Reefer madness takes hold, and Herschell gets a job at a local turkey farm. Unscrupulous scientists bribe Herschell into eating experimental, chemically-treated turkey meat, which transforms him into the “blood freak” of the title. Now sporting an enormous turkey head, Herschell is compelled to mutilate and kill other drug users so that he can drink their blood (not easy, with that beak).
Nothing can stop Herschell’s killing spree, except possibly the power of … prayer? Yes, 1972’s “Blood Freak” is the world’s only turkey-themed anti-drug religious horror film, and if the didactic dialogue isn’t enough to drive the point home, co-director Brad F. Grinter repeatedly stops the film to chain-smoke in a wood-paneled room and lecture the audience. “Blood Freak” is one bad trip of a movie.
- Cast: Steve Hawkes, Dana Cullivan, Heather Hughes
- Director: Brad F. Grinter and Steve Hawkes
- Rating: Not rated
- Runtime: 86 minutes
- Where to Watch: Plex
1. Manos: The Hands of Fate
Directed in 1966 by El Paso, Texas fertilizer salesman Harold P. Warren, who wanted to prove that anyone could make a movie, everything about “Manos: The Hands of Fate” defies belief. A family takes a wrong turn while on vacation, falling into the nightmarish hands of satyr housekeeper Torgo (John Reynolds) and his mustachioed Master (Tom Neyman), who leads a cult dedicated to the god Manos. (“Manos” translates to “hands” in Spanish, making the full title “Hands: The Hands of Fate.”)
That simple summary fails to convey the full experience of watching “Manos,” which functions like a cinematic endurance test for even the most jaded bad movie fan. Warren’s inexperience as a director (and star — he plays the family patriarch) shines through in every badly shot frame. Clumsily edited and poorly dubbed, the finished film — which includes a catfight among the Master’s diaphanously gowned wives, and an extended driving sequence where the absent opening credits should have been — is a hypnotic and haunting failure.

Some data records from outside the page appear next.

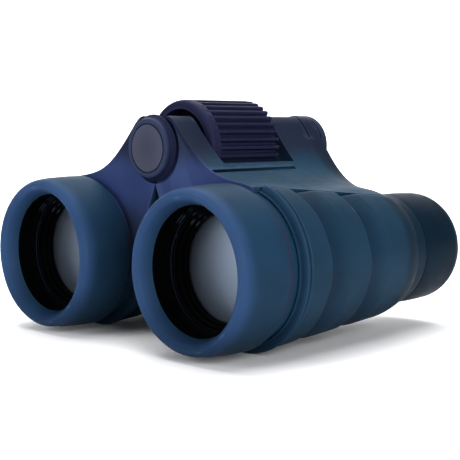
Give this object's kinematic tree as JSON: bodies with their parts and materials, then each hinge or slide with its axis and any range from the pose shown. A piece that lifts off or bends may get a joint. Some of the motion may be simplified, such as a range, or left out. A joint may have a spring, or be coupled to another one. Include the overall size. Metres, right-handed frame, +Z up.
{
  "type": "binoculars",
  "caption": "Compact central-focus binoculars with a folding hinge, ribbed focus wheel, banded grips and hooded objectives.",
  "frame": {"origin": "middle of the footprint, on the plane that the flange rings stand on", "axes": "+X to the wearer's left across the barrels, -Y towards the objectives, +Y towards the eyecups, +Z up to the hinge"},
  "size_m": [0.0982, 0.0902, 0.0613],
  "materials": {
    "blue_plastic": "satin blue moulded plastic",
    "teal_grip": "soft-touch dark teal rubber",
    "violet_plastic": "satin violet-blue moulded plastic",
    "wheel_rubber": "dark violet-grey moulded rubber",
    "black_plastic": "matt black",
    "lens_glass": "coated optical glass",
    "steel": "turned steel",
    "brass": "turned brass"
  },
  "bodies": {
    "left_barrel": {"left_housing": "violet_plastic", "left_grip": "teal_grip", "left_flange_ring": "blue_plastic", "left_objective_ring": "blue_plastic", "left_hood_liner": "black_plastic", "left_lens_retainer": "black_plastic", "left_objective_lens": "lens_glass", "left_baffle": "black_plastic", "hinge_cap": "violet_plastic", "hinge_cap_disc": "wheel_rubber", "front_hinge_pin": "steel", "rear_hinge_bush": "brass", "front_hinge_washer": "black_plastic", "rear_hinge_washer": "black_plastic"},
    "right_barrel": {"right_housing": "violet_plastic", "right_grip": "teal_grip", "right_flange_ring": "blue_plastic", "right_objective_ring": "blue_plastic", "right_hood_liner": "black_plastic", "right_lens_retainer": "black_plastic", "right_objective_lens": "lens_glass", "right_baffle": "black_plastic"},
    "left_eyepiece": {"left_bridge_arm": "violet_plastic", "left_eyepiece_tube": "black_plastic", "left_eyecup": "teal_grip", "left_eye_lens": "lens_glass", "left_eye_lens_retainer": "black_plastic", "focus_nut": "brass", "bridge_cap": "violet_plastic"},
    "right_eyepiece": {"right_bridge_arm": "violet_plastic", "right_eyepiece_tube": "black_plastic", "right_eyecup": "teal_grip", "right_eye_lens": "lens_glass", "right_eye_lens_retainer": "black_plastic"},
    "focus_wheel": {"focus_wheel": "wheel_rubber", "focus_wheel_hub": "black_plastic", "focus_screw": "steel"}
  },
  "joints": [
    {"name": "interpupillary_hinge", "type": "hinge", "parent": "left_barrel", "child": "right_barrel", "pos_m": [0, 0, 0.04891], "axis": [0, 1, 0], "range_deg": [0, 22]},
    {"name": "focus_turn", "type": "hinge", "parent": "left_barrel", "child": "focus_wheel", "pos_m": [0, 0, 0.04891], "axis": [0, 1, 0], "range_deg": [0, 300]},
    {"name": "left_eyepiece_slide", "type": "slide", "parent": "left_barrel", "child": "left_eyepiece", "axis": [0, 1, 0], "range_m": [0, 0.005]},
    {"name": "right_eyepiece_slide", "type": "slide", "parent": "right_barrel", "child": "right_eyepiece", "axis": [0, 1, 0], "range_m": [0, 0.005]}
  ],
  "couplings": [
    {"joint": "left_eyepiece_slide", "follows": "focus_turn", "m_per_rad": 0.00095},
    {"joint": "right_eyepiece_slide", "follows": "focus_turn", "m_per_rad": 0.00095}
  ]
}
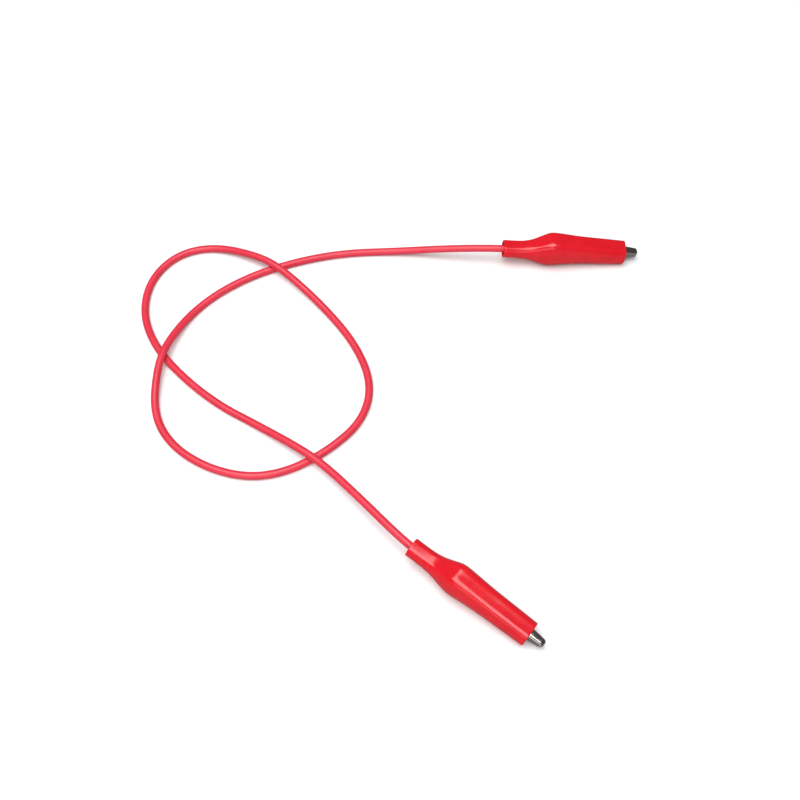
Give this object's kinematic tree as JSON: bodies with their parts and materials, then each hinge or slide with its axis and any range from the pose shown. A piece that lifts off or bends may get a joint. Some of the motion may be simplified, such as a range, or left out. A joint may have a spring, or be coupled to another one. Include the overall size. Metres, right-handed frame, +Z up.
{
  "type": "alligator clip lead",
  "caption": "Thin insulated test lead wound in a loose overhand loop, with a sprung toothed alligator clip in a soft red boot crimped on each end.",
  "frame": {"origin": "on the table under the middle of the box round the two clips; the cord isn't counted", "axes": "+Z up from the table the lead lies on; +Y from the near clip to the far clip; +X towards the side the jaws point to, away from the cord's loop"},
  "size_m": [0.1432, 0.1213, 0.0108],
  "materials": {
    "boot": "glossy soft moulded PVC, slightly translucent",
    "cord_jacket": "smooth extruded soft PVC, satin",
    "clip_steel": "bright nickel plated stamped steel",
    "rivet_steel": "nickel plated, lightly burnished",
    "spring_steel": "drawn spring wire",
    "copper": "bare copper strands"
  },
  "bodies": {
    "lead": {"cord_jacket": "cord_jacket", "cord_conductor": "copper", "near_fixed_jaw": "clip_steel", "near_pivot_rivet": "rivet_steel", "near_return_spring": "spring_steel", "near_wire_strands": "copper", "near_boot": "boot", "far_fixed_jaw": "clip_steel", "far_pivot_rivet": "rivet_steel", "far_return_spring": "spring_steel", "far_wire_strands": "copper", "far_boot": "boot"},
    "near_moving_jaw": {"near_moving_jaw": "clip_steel"},
    "far_moving_jaw": {"far_moving_jaw": "clip_steel"}
  },
  "joints": [
    {"name": "near_jaw_hinge", "type": "hinge", "parent": "lead", "child": "near_moving_jaw", "pos_m": [-0.0145, -0.04992, 0.00452], "axis": [-0.6018, -0.7986, 0], "range_deg": [0, 22], "stiffness_Nm_per_rad": 0.06, "springref_deg": -20.05, "deforming": ["near_boot", "near_return_spring"]},
    {"name": "far_jaw_hinge", "type": "hinge", "parent": "lead", "child": "far_moving_jaw", "pos_m": [0.0171, 0.05641, 0.00452], "axis": [0.0209, -0.9998, 0], "range_deg": [0, 22], "stiffness_Nm_per_rad": 0.06, "springref_deg": -20.05, "deforming": ["far_boot", "far_return_spring"]}
  ]
}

“Manos” was virtually unknown before being featured on “Mystery Science Theater 3000” in what is now considered the series’ best episode. The film has gone on to inspire sequels, a video game, and multiple stage productions (including the puppet musical “Manos: The Hands of Felt”) proving that “Manos: The Hands of Fate” is the best of the absolute worst.